Submitted by Rep. Tim Walberg

Overspending has taken a toll and is undermining our economic recovery. We’re now more than $16 trillion in debt and millions of hard-working taxpayers continue to face uncertainty on how Washington will manage their tax dollars. This is unfair.

Families and small businesses in Michigan plan and live within their means in large part because they create responsible and sensible budgets. Congress needs to manage its spending more like the people that it seeks to serve by cutting the federal budget and not your family’s budget.

Unfortunately, the U.S. Senate has not taken its cue from hard-working Americans and has not fulfilled one its most basic of duties for almost four years: passing a budget. The Senate last passed a budget in April 2009. Since then, more than $5 trillion has been added to the national debt. In that same amount of time, you could earn a degree in accounting; astronauts could make 179 round trips to the moon; and three Pentagons could be built. Meanwhile, in half that time, House Republicans passed responsible budgets that promote a healthy economy and address our debt crisis.
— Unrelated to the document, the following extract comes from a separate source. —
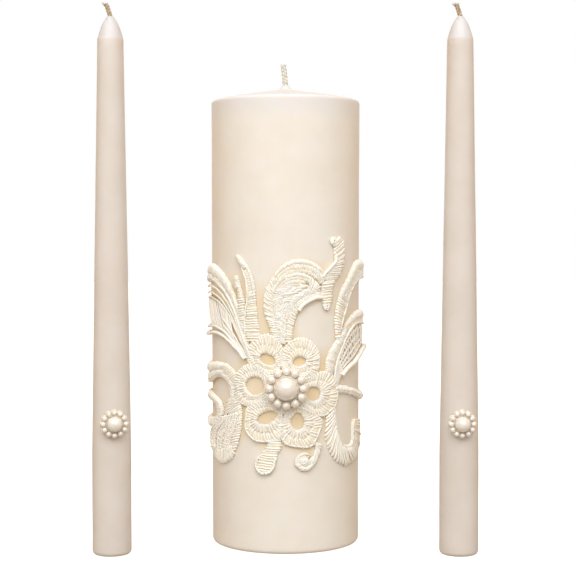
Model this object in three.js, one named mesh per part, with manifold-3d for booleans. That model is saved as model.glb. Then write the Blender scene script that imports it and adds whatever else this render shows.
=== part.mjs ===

Both Republicans and Democrats can agree our massive debt is undermining our economic recovery. However, while an increase in the debt limit might help us avoid an initial default, an increase that is not accompanied by responsible spending reductions will put us closer to a downgraded credit rating that will hurt families and destroy jobs. Fitch Ratings recently concurred that without a credible plan to cut our deficit our nation is headed toward another downgrade. Standard & Poor’s already stripped the U.S. of its AAA credit rating in 2011 for the first time in our history.

The House voted last week in favor of a temporary three-month debt limit increase to avoid default, but only for the payment of already-approved immediate obligations. More important, the No Budget, No Pay Act obligates both the House and the Senate to each pass a budget or paychecks will be withheld to members of Congress. The bill will hold the Senate accountable for its failure to pass a budget and I believe can only help put Congress on a path of balancing the budget within a decade.

If Congress can’t do its job, it shouldn’t get a paycheck. Sometimes doing our job means making tough, but necessary choices. The first step in solving our debt crisis is to realize that we can’t until we stop spending beyond our means. But by making responsible choices and putting the right reforms in place, we can.

I remain committed to working with my colleagues on both sides of the aisle in passing legislation that controls spending, meets our obligations and moves us towards a healthier economy. We can do this.

Editor's note: Rep. Tim Walberg represents Michigan's 7th Congressional District, including parts of Washtenaw County.